The major domestic equity indexes chalked up modest gains on Tuesday after holding near the unchanged mark for much of the session. Driving what was a mundane session the depreciating enthusiasm over the U.S.-China trade truce.
At the same time, the U.S. threatened tariffs on additional European goods. Washington’s proposed tariffs on $4 billion worth of European Union goods in an extended dispute over aircraft subsidies came just as trade tensions with China seemed to be easing.
Nonetheless the equity markets rallied to send the S&P 500 index to a record for a second straight session. The S&P 500 had rallied nearly 7% in June on hopes the two largest economies in the world would find a way to end their trade war.
With U.S. and global economic data showing signs of slowing, the focus for investors will now turn to monetary policy and the upcoming earnings season.

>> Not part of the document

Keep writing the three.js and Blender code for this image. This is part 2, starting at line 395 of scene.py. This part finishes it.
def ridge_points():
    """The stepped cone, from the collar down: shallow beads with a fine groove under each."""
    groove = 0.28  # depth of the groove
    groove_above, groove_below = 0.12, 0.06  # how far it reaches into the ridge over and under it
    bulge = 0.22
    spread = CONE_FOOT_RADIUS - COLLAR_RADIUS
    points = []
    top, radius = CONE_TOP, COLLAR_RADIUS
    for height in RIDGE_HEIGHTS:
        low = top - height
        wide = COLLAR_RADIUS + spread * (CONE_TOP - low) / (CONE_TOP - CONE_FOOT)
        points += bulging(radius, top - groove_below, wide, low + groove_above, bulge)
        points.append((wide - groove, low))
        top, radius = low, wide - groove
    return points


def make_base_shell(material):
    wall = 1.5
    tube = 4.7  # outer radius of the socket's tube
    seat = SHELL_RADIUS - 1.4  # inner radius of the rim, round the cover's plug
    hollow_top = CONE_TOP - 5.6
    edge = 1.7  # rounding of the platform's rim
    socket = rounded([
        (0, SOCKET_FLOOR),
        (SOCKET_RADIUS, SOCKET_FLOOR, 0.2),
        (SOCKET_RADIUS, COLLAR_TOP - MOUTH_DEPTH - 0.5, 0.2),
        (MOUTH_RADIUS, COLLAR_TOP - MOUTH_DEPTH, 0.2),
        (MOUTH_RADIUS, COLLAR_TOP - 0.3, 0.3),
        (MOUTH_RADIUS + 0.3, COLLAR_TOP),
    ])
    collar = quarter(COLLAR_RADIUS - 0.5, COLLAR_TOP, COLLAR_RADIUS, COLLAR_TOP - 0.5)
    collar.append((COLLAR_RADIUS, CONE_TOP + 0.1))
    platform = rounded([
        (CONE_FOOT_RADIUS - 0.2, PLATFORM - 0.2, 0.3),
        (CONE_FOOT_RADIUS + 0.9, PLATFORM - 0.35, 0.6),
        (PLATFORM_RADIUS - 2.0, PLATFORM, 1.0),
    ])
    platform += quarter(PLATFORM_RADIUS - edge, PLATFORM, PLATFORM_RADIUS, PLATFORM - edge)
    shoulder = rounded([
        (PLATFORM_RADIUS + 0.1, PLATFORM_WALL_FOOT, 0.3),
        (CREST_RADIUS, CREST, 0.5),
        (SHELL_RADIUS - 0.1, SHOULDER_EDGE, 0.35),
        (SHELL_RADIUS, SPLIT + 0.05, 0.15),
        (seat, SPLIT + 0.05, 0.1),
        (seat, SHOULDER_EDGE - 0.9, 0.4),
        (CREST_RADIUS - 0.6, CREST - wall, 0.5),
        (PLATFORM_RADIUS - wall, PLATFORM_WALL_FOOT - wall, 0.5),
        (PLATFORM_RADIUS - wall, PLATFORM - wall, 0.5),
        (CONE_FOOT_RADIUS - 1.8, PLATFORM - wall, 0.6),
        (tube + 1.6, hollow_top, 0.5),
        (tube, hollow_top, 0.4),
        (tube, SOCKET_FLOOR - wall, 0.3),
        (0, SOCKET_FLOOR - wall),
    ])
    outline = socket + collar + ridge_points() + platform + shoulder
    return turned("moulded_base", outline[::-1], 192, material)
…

The softening data triggered a decline of about 3% in crude oil prices despite an agreement among oil producers to extend supply cuts. The result was a drop of 1.74% in the energy sector index. The defensive real estate index was up 1.82% and the utilities sector index gained 1.24%. The latter two were the best performers of the day.
Exxon and Chevron fell more than 1% each, while Apache was down more than 6%.

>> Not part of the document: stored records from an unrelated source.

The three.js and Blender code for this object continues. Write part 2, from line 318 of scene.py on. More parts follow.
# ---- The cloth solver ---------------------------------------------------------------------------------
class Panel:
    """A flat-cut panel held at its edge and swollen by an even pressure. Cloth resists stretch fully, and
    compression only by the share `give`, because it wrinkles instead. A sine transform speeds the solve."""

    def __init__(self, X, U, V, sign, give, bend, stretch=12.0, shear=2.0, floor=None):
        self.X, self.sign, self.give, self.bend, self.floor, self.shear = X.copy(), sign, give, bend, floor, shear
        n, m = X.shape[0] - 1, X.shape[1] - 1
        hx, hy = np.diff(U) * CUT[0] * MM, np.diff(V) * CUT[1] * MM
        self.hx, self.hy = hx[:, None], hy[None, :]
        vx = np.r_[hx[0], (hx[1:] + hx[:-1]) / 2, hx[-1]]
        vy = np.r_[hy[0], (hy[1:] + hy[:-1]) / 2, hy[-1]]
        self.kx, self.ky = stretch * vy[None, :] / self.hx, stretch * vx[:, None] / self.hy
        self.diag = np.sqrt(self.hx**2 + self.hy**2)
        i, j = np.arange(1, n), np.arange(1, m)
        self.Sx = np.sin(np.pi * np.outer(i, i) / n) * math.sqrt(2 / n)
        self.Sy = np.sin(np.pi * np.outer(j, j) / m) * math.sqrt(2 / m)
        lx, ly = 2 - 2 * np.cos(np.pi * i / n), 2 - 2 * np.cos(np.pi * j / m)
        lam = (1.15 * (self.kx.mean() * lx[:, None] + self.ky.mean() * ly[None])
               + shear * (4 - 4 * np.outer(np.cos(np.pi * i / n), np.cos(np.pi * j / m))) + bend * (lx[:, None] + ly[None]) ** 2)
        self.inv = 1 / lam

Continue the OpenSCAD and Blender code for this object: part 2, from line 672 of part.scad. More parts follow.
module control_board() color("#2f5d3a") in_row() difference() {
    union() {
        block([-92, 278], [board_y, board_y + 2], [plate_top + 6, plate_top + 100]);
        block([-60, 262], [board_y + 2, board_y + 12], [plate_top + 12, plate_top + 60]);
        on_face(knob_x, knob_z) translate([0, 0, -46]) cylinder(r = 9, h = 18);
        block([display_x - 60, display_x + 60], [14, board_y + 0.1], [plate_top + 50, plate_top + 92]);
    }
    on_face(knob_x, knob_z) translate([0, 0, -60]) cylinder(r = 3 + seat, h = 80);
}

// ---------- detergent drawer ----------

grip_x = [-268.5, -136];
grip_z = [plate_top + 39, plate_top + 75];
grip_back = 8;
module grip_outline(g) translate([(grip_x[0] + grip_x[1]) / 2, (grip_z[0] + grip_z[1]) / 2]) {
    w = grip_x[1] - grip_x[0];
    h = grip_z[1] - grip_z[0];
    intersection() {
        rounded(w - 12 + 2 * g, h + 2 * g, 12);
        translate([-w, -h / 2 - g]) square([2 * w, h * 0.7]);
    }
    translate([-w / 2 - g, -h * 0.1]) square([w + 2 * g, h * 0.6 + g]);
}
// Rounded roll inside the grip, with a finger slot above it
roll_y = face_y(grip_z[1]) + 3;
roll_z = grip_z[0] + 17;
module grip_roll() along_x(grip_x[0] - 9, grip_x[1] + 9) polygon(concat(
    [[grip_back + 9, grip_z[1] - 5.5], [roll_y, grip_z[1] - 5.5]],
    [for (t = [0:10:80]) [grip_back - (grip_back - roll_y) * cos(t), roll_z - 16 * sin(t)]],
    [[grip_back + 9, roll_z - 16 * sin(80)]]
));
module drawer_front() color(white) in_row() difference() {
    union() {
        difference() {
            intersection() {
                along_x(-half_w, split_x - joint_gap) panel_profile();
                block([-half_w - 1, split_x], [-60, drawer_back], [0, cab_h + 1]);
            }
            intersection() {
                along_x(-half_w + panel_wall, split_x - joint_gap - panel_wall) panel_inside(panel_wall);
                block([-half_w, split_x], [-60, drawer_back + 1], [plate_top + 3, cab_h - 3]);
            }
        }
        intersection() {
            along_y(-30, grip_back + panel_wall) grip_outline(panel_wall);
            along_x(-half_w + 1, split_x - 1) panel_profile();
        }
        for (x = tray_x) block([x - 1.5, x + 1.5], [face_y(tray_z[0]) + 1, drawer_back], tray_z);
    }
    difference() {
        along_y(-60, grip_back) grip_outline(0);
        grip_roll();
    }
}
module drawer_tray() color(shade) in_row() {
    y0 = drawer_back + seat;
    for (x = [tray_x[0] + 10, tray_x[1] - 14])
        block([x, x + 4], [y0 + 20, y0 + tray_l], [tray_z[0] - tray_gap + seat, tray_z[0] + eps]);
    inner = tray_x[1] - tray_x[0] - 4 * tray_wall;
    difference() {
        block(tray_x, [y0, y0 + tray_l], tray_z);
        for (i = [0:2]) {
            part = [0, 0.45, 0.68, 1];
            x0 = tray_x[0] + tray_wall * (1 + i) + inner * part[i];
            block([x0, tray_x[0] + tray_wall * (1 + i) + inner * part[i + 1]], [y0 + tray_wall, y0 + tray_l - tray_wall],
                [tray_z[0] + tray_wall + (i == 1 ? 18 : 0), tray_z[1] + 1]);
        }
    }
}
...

Cleveland Fed President Loretta Mester expressed skepticism that an interest rate cut is the right move until there are more signs the economy is moving to a truly weaker path.
Nonetheless, the Street is still expecting the Fed to cut interest rates at its July 30-31 policy meeting, despite the latest developments in trade talks.

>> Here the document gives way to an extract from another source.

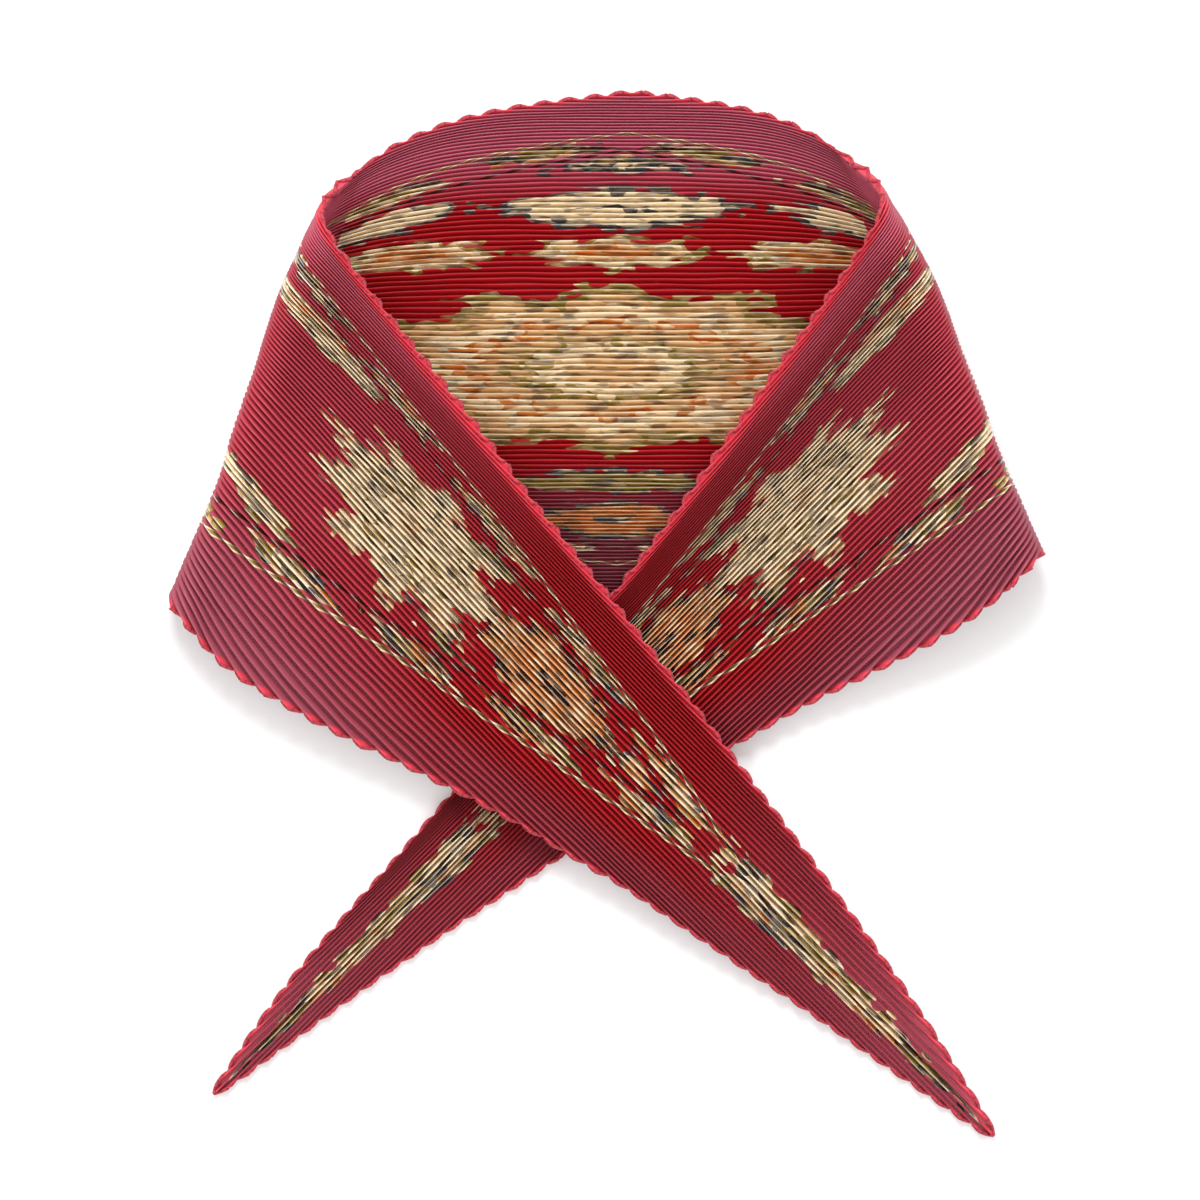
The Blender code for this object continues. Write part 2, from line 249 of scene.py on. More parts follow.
def fold_axis(side):
    """Neck end and unit direction of the side fold's outline, as plan vectors."""
    neck = np.array((*side["neck"], 0.0)) * MM
    corner = np.array((*side["corner"], 0.0)) * MM
    return neck, (corner - neck) / np.linalg.norm(corner - neck)


def fall(side, loop_height, distances):
    """Heights of the front's lower face, so far along a pleat from the top of the loop."""
    heights = np.array((loop_height, *side["fall_to"][1:])) * MM
    return np.maximum(curve_through(np.array(side["fall_at"]) * MM, heights, distances), 0.0)


def turn(start, start_way, end, end_way):
    """Cubic curve from one point and direction to another."""
    t = np.linspace(0, 1, LOOP_SAMPLES)[:, None]
    return (start * (1 + 2 * t) * (1 - t) ** 2 + end * t * t * (3 - 2 * t)
            + start_way * t * (1 - t) ** 2 - end_way * t * t * (1 - t))


def row_pleat(row):
    """How many pleats a row is from the neck corner."""
    return row // len(PHASES) + PHASES[row % len(PHASES)]


def row_w(row):
    """Where a row is across the cloth: 1 at the neck corner and -1 at the outer one."""
    return 1 - 2 * row_pleat(row) / PLEATS


def hem_length(row):
    """Length of a row from the middle of the back to the straight line of the hem."""
    straight = HALF_DIAGONAL * (1 - abs(row_w(row)))
    return min(max(straight, BLUNT_CORNER), HALF_DIAGONAL - BLUNT_END)


def distances_along(points):
    """How far every point is from the first, along the line through them."""
    return np.concatenate(((0,), np.cumsum(np.linalg.norm(np.diff(points, axis=0), axis=1))))


@functools.lru_cache(maxsize=None)
def pleat_path(row, sign):
    """Middle of the cloth along one row, with the lengths at which its side fold starts and ends."""
    side, w = SIDES[sign], row_w(row)
    neck, axis = fold_axis(side)
    nose = side["nose"] * MM
    outward = np.array((axis[1], -axis[0], 0.0)) * -sign
    silhouette = (neck + axis * smooth(side, "along", w) * MM
                  + outward * smooth(side, "bow", w) * MM)

    # the back: from its middle to the foot of the loop, level at first and then bending down
    origin = middle(w)
    reach, drop = (silhouette - axis * LOOP_EXTRA - origin)[:2]
    inward = nose / abs(np.cross(axis[:2], (1.0, 0.0)))
    share = np.linspace(0, 1 - inward / abs(reach), BACK_SAMPLES)[:, None]
    back = np.hstack((origin[0] + reach * share,
                      origin[1] + drop * share ** DIP_POWER,
                      np.full_like(share, PLY / 2)))
    foot = back[-1]
    back_way = np.array((reach, DIP_POWER * drop * share[-1, 0] ** (DIP_POWER - 1), 0.0))
    back_way /= np.linalg.norm(back_way)

    # the front: from the top of the loop to past the hem, on a steady curve
    start_degrees = smooth(side, "start", w)
    first_way = heading(side, start_degrees)
    top = silhouette + first_way * nose / abs(np.cross(axis[:2], first_way[:2]))
    whole = HALF_DIAGONAL * (1 - abs(w)) + 3 * PATH_STEP
    steps = np.arange(0, whole, PATH_STEP)
    front_length = max(whole - abs(foot[0]) - LOOP_CLOTH * nose, SHORTEST_FRONT)
    degrees = np.interp(steps, (0, front_length), (start_degrees, smooth(side, "end", w)))
    ways = np.array([heading(side, angle) for angle in degrees])
    front = np.vstack((top, top + np.cumsum(ways * PATH_STEP, axis=0)))
    height = np.interp(w, (CORNER_W, NECK_W), side["loop_height"][::-1])
    front[:, 2] = fall(side, height, np.append(steps, steps[-1] + PATH_STEP)) + PLY / 2

    swing = LOOP_SWING * nose
    slope = (front[1, 2] - front[0, 2]) / PATH_STEP
    loop = turn(foot, back_way * swing, front[0], (first_way + (0, 0, slope)) * swing)
    points = np.vstack((back, loop[1:-1], front)) - (ORIGIN[0] * MM, ORIGIN[1] * MM, 0)
    lengths = distances_along(points)
    return {"points": points, "lengths": lengths,
            "foot": lengths[len(back) - 1], "top": lengths[len(back) + len(loop) - 2]}


def follow(sign, rows, lengths):
    """Points and directions at a grid of lengths along the rows of one side."""
    spots = np.zeros((3, *lengths.shape, 3))
    for i, row in enumerate(rows):
        path = pleat_path(row, sign)
        for k, step in enumerate((-MM, 0, MM)):
            for axis in range(3):
                spots[k, i, :, axis] = np.interp(lengths[i] + step, path["lengths"],
                                                 path["points"][:, axis])
    return spots[1], unit(spots[2] - spots[0])


def unit(vectors):
    return vectors / np.linalg.norm(vectors, axis=-1, keepdims=True)


# ---- the pleated cloth ----

def ridge_share(rows):
    """0 at the valleys of the back and 1 at its ridges, for each row."""
    phase = np.array([PHASES[row % len(PHASES)] for row in rows])
    return 1 - np.abs(2 * phase - 1)


def crest_share(rows, on_front):
    """0 at the bottoms between pleats and 1 at the crests, on the side of the cloth that shows."""
    share = ridge_share(rows)
    return np.sin(math.pi / 2 * (1 - share if on_front else share))


def hem_lengths(rows):
    """Length of each row from the middle of the back to the hem."""
    return np.array([hem_length(row) for row in rows])


def ruffle(rows):
    """How wavy the hem is at each row: most around the two loops, less at the middle and the V."""
    on_neck = np.array([row > 0 and row_w(row) > 0 for row in rows])
    return np.interp(hem_lengths(rows), RUFFLE_AT, RUFFLE) * on_neck


@functools.lru_cache(maxsize=None)
def hem_outward(sign):
    """For every row of a side, the direction square to the hem and out of the cloth, at its end."""
    ends = np.array([[hem_length(row)] for row in range(ROWS)])
    points, ways = follow(sign, range(ROWS), ends)
    points, ways = points[:, 0], ways[:, 0]
    half = ROWS // 2
    along = unit(np.vstack((np.gradient(points[:half + 1], axis=0)[:-1],
                            np.gradient(points[half:], axis=0))))
    return unit(ways - along * np.sum(ways * along, axis=-1, keepdims=True))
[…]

ADP lost 2.66%, pressuring the tech-heavy Nasdaq, after market sources said brokerage Jefferies is re-offering 8 million of the company’s shares at a discount.
L3Harris Technologies gained 4.28%, making it the best performer on the S&P 500, after Jefferies added the defense contractor to its top picks for aerospace and defense electronics for the second half of 2019.
Attention is now being focused on the monthly jobs report on Friday, which is expected to show the private sector added 160,000 jobs in June, after May’s sharp slowdown in jobs growth.
Approximately 6.36 billion shares changed hands on the major domestic equity exchanges, as compared to the 7.02 billion share daily average over the past 20 trading days.